REQUIREMENTS. Print out the material that follows word for word.

★ ★ ★

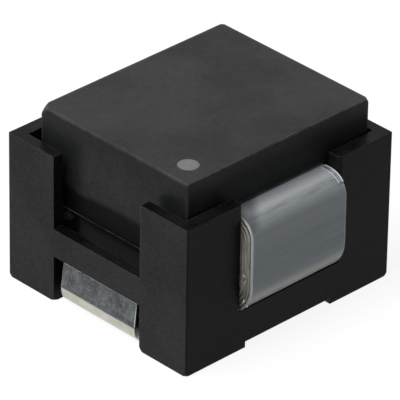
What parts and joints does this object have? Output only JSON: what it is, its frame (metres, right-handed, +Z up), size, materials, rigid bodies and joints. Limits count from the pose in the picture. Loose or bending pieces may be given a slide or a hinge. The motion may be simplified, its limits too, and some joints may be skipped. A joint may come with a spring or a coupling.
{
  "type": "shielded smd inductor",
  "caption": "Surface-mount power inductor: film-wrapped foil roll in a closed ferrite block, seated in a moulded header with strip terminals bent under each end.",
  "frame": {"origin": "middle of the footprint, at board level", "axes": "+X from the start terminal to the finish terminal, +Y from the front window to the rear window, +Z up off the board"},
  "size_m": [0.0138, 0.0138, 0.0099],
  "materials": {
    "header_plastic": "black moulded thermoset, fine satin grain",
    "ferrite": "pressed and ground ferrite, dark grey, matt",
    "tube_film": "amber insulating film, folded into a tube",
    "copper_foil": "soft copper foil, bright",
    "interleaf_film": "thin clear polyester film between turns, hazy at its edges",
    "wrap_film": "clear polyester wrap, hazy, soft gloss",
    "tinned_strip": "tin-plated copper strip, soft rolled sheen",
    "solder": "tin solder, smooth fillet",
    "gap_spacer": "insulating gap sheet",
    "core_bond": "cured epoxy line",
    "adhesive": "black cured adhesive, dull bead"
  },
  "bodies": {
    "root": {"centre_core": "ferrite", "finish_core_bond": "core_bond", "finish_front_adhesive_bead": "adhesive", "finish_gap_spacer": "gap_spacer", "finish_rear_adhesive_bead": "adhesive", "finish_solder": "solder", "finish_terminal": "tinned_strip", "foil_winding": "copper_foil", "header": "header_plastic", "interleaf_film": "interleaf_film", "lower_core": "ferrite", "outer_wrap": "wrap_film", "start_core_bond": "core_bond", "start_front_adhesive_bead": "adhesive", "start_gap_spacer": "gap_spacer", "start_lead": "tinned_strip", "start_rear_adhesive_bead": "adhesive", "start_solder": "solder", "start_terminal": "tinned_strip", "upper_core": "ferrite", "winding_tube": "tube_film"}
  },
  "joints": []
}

★ ★ ★

CORRECT RESPONSE.
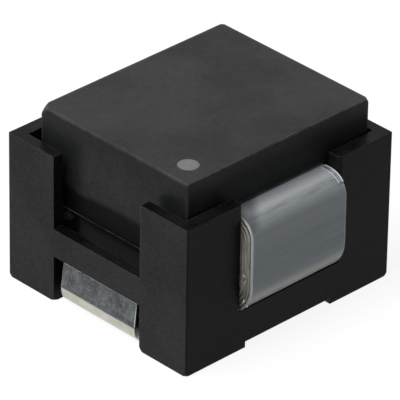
What parts and joints does this object have? Output only JSON: what it is, its frame (metres, right-handed, +Z up), size, materials, rigid bodies and joints. Limits count from the pose in the picture. Loose or bending pieces may be given a slide or a hinge. The motion may be simplified, its limits too, and some joints may be skipped. A joint may come with a spring or a coupling.
{
  "type": "shielded smd inductor",
  "caption": "Surface-mount power inductor: film-wrapped foil roll in a closed ferrite block, seated in a moulded header with strip terminals bent under each end.",
  "frame": {"origin": "middle of the footprint, at board level", "axes": "+X from the start terminal to the finish terminal, +Y from the front window to the rear window, +Z up off the board"},
  "size_m": [0.0138, 0.0138, 0.0099],
  "materials": {
    "header_plastic": "black moulded thermoset, fine satin grain",
    "ferrite": "pressed and ground ferrite, dark grey, matt",
    "tube_film": "amber insulating film, folded into a tube",
    "copper_foil": "soft copper foil, bright",
    "interleaf_film": "thin clear polyester film between turns, hazy at its edges",
    "wrap_film": "clear polyester wrap, hazy, soft gloss",
    "tinned_strip": "tin-plated copper strip, soft rolled sheen",
    "solder": "tin solder, smooth fillet",
    "gap_spacer": "insulating gap sheet",
    "core_bond": "cured epoxy line",
    "adhesive": "black cured adhesive, dull bead"
  },
  "bodies": {
    "root": {"centre_core": "ferrite", "finish_core_bond": "core_bond", "finish_front_adhesive_bead": "adhesive", "finish_gap_spacer": "gap_spacer", "finish_rear_adhesive_bead": "adhesive", "finish_solder": "solder", "finish_terminal": "tinned_strip", "foil_winding": "copper_foil", "header": "header_plastic", "interleaf_film": "interleaf_film", "lower_core": "ferrite", "outer_wrap": "wrap_film", "start_core_bond": "core_bond", "start_front_adhesive_bead": "adhesive", "start_gap_spacer": "gap_spacer", "start_lead": "tinned_strip", "start_rear_adhesive_bead": "adhesive", "start_solder": "solder", "start_terminal": "tinned_strip", "upper_core": "ferrite", "winding_tube": "tube_film"}
  },
  "joints": []
}